Por pedir que no quede
Mi ciudad es bonita, pero está sucia. Se han adecentado los barrios periféricos dejando de la mano de Dios a la Diagonal -ahora con parterres lastimosos y llenos de papeles-, mientras mi calle se ha convertido en la más oscura de Barcelona por amor a la ecología y a las llamadas farolas que no contaminan la atmósfera pero asustan al vecindario y, muy especialmente, a las mujeres emancipadas como yo, que transitamos solas sin maridos que nos protejan. Así que el Ayuntamiento prefiere no molestar al firmamento a hacerle la vida mas aguantable y más segura a sus vecinos. El lado alternativo de que hace gala la ciudad gobernada por la izquierda tiene algún desliz más que chiruquero, simplemente cursi: "Hola, sóc la sorra. No m'embruteu", hemos leído en un cartel en la playa de Barcelona. ¿Tan terrible sería poner "No tireu burilles a la sorra", seguramente más pragmático y efectivo?

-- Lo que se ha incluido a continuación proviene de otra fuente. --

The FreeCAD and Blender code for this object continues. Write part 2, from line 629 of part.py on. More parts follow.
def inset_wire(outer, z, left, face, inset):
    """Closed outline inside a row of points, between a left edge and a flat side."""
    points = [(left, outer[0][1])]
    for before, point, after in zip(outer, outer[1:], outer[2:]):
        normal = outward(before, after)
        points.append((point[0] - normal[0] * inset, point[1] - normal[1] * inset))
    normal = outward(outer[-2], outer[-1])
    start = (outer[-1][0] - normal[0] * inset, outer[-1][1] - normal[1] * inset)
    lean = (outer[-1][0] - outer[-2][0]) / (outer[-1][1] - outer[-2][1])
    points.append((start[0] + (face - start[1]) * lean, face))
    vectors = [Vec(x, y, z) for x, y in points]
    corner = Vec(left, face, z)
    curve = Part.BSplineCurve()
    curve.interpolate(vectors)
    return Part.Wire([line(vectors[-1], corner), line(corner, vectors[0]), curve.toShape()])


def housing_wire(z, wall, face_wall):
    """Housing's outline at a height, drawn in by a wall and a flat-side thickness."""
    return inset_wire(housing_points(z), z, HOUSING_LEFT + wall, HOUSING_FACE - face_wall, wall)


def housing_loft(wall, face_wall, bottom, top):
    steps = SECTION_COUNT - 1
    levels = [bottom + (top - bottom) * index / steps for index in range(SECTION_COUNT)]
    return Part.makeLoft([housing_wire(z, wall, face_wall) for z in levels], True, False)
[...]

Otro tema alarmante, que recojo de una bella carta de M. Asunción Mayor en La Vanguardia de hace unos días: se han cargado y se van cargando, poco a poco, todos los lugares con encanto y con tradición de Barcelona. Ya me entristeció muchísimo la desaparición del anuncio del Jabón Lagarto cerca del Arco del Triunfo: era una mezcla de Pop Art natural y cuadro de Alcaín. Vino la remodelación, menos que pasable, del maravilloso bar Zurich en la plaza de Catalunya y la desaparición del bar Astoria y del Cristal, los únicos reductos literario-decadentes en una ciudad sin lugares de reunión para intelectuales. Han desaparecido Flores Prats, la juguetería Tic Tac, la joyería Sanz de la Gran Via, el Jazz Colón de las Ramblas y la peletería La Siberia, mientras aún aguanta el London Bar y creo que hasta la barbería de la Gran Via con su hilera de butacas de porcelana...

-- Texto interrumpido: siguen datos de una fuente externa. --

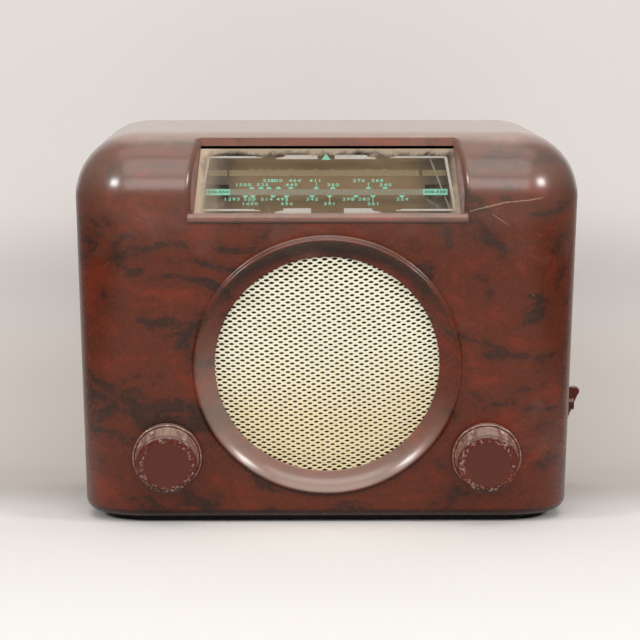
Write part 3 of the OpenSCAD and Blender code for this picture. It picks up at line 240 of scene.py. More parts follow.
def ramp(wire, stops):
    return wire.finish.node("ValToRGB", {"stops": stops}, {"Fac": wire}, "Color")


def step(wire, low, high):
    """0 below low, 1 above high and smooth between."""
    smooth = {"interpolation_type": "SMOOTHSTEP"}
    return wire.finish.node("MapRange", smooth, {"Value": wire, 1: low, 2: high})


def blend(amount, first, second):
    """The first colour at 0, the second at 1."""
    return amount.finish.node("Mix", {"data_type": "RGBA"}, {0: amount, 6: first, 7: second}, 2)


def bump(height, strength, distance, rounding=0.0):
    sockets = {"Height": height, "Strength": strength, "Distance": distance}
    if rounding:
        sockets["Normal"] = height.finish.node("Bevel", {"samples": 4}, {"Radius": rounding})
    return height.finish.node("Bump", {}, sockets)


def specks(finish, scale, size):
    """1 in small round grains spread at random and 0 between them."""
    grain = finish.node("TexVoronoi", {}, {"Vector": finish.place, "Scale": scale}, "Distance")
    return step(grain, size, size * 0.5)


print("moves ready")

# %% [markdown]
# Plain shop finishes differ in a few numbers only: plating, paint, pressed board, moulded plastic.
# One recipe takes them all: two tones under a cloud, a fine grain in the bump and in the gloss, and
# an edge that the shader rounds by a fraction of a millimetre, as every pressed or moulded edge is.

# %% Recipe for plain finishes
WORN_EDGE = 0.0003


def shop_finish(name, tone, worn, gloss, metal=0.0, patch=60.0, grain=900.0, depth=0.00004,
                stretch=(1, 1, 1)):
    """Two tones under a cloud, with a fine grain in the bump and in the gloss."""
    finish = Finish(name)
    patches = cloud(finish, patch, 5.0, 0.6)
    fine = cloud(finish, grain, 3.0, 0.6, place=turned_place(finish, stretch=stretch))
    mottle = step(patches * 0.7 + fine * 0.3, 0.35, 0.66)
    colour = blend(mottle, shade(*tone), shade(*worn))
    sockets = {"Base Color": colour, "Metallic": metal}
    sockets["Roughness"] = gloss + (patches - 0.5) * 0.16 + (fine - 0.5) * 0.12
    sockets["Normal"] = bump(fine, 0.5, depth, WORN_EDGE)
    return finish.skin(sockets)


print("recipe ready")

# %% [markdown]
# Mottled bakelite is made by pressing two or more powders together: a red-brown flows in curls through
# a dark purple-brown, and polish leaves it glossy. A distorted cloud gives the curls, a second one
# breaks their edges. A picture of the mottle would need seams. A cloud in space has none, and the
# curls run round the corners as they do in a moulding. First come the marks of age and the painted
# sheen: a hairline crack is a thin band along a curve of z over x, and dust, painted sheen and chips are
# found by how far they lie from an axis.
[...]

Porque Barcelona ya no es una ciudad burguesa y viva, aunque digan que lo es. Su vida se asemeja cada vez más a la de una película porque va convirtiéndose a pasos agigantados en un simulacro, un Port Aventura de ladrillo, salpicado aquí y allá por grupos de japoneses que poco retienen, me temo, de lo que ven, si lo ven. La primera pérdida de identidad está en las tiendas de souvenirs, que hasta han invadido el quiosco de la Placeta del Pí. Las masas de turistas se emborrachan casi gratis, antes o después de ser robados entre una esquina y otra de las Ramblas. Una amiga mía, excelente artista holandesa de 32 años y, por tanto, no precisamente una Barbie ni una conservadora alarmista, ha declinado la idea de invitar a su madre, sesentera, por temor al choque que le produciría el estirón del bolso. Si esto ya lo piensan los jóvenes alternativos, qué será de nuestro futuro turismo.... Nadie con dos dedos de frente querrá volver a Barcelona.

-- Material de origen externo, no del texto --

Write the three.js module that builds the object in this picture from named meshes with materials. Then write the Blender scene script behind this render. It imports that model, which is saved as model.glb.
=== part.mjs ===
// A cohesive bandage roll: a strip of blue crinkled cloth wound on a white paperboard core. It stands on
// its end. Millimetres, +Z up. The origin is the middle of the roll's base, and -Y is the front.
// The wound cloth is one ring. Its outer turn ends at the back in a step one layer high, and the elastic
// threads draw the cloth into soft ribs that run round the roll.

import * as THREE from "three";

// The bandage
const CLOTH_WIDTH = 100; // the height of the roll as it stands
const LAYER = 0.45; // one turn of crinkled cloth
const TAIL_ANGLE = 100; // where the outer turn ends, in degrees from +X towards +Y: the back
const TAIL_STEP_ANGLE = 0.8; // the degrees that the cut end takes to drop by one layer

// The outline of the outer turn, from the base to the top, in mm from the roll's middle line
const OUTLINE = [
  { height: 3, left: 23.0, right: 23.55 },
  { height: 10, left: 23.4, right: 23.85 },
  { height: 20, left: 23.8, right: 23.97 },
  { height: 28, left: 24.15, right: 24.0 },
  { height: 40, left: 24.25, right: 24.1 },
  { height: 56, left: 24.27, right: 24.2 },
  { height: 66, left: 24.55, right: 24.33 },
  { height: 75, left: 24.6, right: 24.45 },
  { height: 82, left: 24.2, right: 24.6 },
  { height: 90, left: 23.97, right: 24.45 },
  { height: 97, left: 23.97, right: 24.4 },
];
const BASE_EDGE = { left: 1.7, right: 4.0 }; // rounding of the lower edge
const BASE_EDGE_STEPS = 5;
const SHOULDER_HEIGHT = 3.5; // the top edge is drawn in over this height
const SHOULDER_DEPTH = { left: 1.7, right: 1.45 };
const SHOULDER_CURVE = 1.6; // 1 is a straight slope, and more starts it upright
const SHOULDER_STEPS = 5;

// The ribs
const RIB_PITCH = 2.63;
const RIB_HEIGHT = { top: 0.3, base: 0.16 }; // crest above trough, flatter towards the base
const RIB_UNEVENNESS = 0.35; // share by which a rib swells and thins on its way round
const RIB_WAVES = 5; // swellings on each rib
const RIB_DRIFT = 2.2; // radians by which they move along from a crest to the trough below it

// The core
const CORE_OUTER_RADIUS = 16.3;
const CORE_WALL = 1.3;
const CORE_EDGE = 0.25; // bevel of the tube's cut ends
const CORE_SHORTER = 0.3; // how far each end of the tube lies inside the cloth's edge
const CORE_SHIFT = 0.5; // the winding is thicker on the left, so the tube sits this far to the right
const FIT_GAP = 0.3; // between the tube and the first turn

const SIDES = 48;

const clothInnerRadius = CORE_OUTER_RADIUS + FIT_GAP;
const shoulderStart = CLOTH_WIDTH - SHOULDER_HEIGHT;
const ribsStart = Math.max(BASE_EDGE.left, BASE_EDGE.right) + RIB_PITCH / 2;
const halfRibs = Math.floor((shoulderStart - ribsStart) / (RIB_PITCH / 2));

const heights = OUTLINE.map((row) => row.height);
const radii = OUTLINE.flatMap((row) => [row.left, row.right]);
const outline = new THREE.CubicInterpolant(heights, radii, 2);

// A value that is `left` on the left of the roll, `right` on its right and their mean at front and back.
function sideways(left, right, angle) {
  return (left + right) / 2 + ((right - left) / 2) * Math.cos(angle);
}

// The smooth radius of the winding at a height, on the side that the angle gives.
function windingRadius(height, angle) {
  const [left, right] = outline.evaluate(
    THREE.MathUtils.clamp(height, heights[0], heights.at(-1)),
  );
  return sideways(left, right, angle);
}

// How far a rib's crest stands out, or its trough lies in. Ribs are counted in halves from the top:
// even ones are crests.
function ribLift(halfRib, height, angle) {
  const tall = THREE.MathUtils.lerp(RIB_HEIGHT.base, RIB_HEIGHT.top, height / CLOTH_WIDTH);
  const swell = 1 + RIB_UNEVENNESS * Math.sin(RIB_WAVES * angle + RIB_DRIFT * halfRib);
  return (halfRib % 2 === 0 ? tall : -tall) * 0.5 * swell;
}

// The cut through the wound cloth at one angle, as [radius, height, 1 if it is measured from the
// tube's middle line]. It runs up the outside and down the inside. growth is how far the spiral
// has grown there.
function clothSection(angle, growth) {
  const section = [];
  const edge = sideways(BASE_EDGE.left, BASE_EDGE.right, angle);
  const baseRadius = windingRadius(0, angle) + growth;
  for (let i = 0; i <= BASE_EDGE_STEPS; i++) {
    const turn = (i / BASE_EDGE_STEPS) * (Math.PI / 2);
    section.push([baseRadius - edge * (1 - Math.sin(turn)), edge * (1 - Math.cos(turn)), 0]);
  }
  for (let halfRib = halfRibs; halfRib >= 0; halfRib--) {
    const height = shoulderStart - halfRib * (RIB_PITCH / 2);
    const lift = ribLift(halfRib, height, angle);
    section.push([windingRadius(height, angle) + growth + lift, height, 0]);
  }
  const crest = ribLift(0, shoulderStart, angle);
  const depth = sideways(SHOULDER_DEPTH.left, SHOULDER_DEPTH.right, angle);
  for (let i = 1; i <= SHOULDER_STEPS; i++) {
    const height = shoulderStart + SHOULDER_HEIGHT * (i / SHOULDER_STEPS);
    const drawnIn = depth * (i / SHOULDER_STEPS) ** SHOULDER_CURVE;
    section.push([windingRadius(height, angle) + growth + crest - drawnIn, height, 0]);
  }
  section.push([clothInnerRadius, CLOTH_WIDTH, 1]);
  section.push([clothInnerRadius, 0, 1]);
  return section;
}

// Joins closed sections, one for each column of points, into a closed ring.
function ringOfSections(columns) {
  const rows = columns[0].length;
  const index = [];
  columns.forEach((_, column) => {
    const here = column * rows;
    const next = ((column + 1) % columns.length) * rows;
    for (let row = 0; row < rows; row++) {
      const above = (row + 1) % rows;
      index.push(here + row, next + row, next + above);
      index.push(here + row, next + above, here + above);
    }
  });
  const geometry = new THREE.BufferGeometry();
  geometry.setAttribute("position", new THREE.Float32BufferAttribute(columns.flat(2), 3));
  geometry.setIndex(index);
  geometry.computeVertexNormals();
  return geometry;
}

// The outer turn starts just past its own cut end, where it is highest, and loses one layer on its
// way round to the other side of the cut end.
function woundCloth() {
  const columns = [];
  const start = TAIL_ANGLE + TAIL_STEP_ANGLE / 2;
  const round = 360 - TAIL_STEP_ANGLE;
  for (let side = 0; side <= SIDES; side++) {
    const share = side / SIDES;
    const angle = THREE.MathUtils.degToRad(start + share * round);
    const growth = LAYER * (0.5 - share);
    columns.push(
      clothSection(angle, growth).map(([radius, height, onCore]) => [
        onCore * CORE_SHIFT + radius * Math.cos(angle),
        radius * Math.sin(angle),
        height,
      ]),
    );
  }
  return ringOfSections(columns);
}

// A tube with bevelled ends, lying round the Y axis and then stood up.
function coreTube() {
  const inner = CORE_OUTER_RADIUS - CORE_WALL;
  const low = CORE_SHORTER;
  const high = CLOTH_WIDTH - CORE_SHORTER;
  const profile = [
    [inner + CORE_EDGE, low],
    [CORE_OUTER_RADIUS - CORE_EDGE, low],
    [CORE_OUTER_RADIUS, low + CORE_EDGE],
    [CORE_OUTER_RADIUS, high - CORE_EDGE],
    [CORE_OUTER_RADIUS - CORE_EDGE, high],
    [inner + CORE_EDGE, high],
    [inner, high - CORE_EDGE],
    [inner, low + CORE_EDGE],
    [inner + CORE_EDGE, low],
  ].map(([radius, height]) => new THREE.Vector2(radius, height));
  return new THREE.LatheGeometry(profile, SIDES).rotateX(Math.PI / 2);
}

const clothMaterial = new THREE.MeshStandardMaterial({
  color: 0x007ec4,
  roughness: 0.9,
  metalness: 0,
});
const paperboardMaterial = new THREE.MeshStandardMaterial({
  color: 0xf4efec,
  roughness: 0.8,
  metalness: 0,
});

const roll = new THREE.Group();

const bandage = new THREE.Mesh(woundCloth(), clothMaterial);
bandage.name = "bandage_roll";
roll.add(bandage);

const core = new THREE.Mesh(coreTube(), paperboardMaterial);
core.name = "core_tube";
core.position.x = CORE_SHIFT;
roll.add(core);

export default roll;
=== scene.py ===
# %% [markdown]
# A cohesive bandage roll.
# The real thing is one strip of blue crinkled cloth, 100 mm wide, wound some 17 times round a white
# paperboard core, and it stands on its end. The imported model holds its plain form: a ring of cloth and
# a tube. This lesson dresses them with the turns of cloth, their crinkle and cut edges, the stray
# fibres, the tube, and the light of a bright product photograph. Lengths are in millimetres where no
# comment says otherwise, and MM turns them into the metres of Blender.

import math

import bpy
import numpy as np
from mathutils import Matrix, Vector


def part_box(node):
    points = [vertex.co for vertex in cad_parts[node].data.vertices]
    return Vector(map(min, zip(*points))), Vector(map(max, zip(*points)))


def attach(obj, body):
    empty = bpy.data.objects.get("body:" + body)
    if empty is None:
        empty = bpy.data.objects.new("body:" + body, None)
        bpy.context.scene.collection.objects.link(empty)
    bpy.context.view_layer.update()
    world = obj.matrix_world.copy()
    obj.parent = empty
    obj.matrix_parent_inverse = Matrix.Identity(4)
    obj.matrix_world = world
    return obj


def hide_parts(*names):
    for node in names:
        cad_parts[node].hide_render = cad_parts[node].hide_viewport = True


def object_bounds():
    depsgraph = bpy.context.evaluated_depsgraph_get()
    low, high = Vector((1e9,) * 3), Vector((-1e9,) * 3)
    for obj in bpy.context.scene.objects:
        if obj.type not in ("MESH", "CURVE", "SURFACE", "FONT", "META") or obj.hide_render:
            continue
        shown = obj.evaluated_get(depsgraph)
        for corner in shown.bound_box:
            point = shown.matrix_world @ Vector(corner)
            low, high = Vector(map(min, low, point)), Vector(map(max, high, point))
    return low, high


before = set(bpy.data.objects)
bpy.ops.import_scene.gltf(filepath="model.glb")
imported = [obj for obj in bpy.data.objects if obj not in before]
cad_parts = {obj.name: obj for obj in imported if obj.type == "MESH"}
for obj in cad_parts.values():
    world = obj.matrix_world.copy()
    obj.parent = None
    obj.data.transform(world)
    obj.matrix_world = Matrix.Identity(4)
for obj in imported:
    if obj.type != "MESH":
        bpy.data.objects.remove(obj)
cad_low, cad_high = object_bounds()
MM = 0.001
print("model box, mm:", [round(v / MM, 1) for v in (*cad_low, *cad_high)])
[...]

Y, finalmente, está el tema de la cultura. Es triste pensar que si con la democracia tenemos más museos, no tenemos, en cambio, más formación ni más talento. En artes plásticas, hemos pasado del talento clandestino bajo la dictadura a la ilusión de cambio y a las innumerables iniciativas de los años setenta. Poco a poco se han ido asentando los burócratas, fenómeno muy generalizado en todo el mundo, pero aquí con una diferencia: nuestros representantes culturales cada vez saben menos y cada vez tienen menos respeto a los que saben más. Y aunque ahora, por fin, se aprobará el Consell de les Arts, si algo se nos pegara de la manera de comportarse del British Council sería un milagro. Ojalá sucediera, ojalá que llueva café, por pedir que no quede.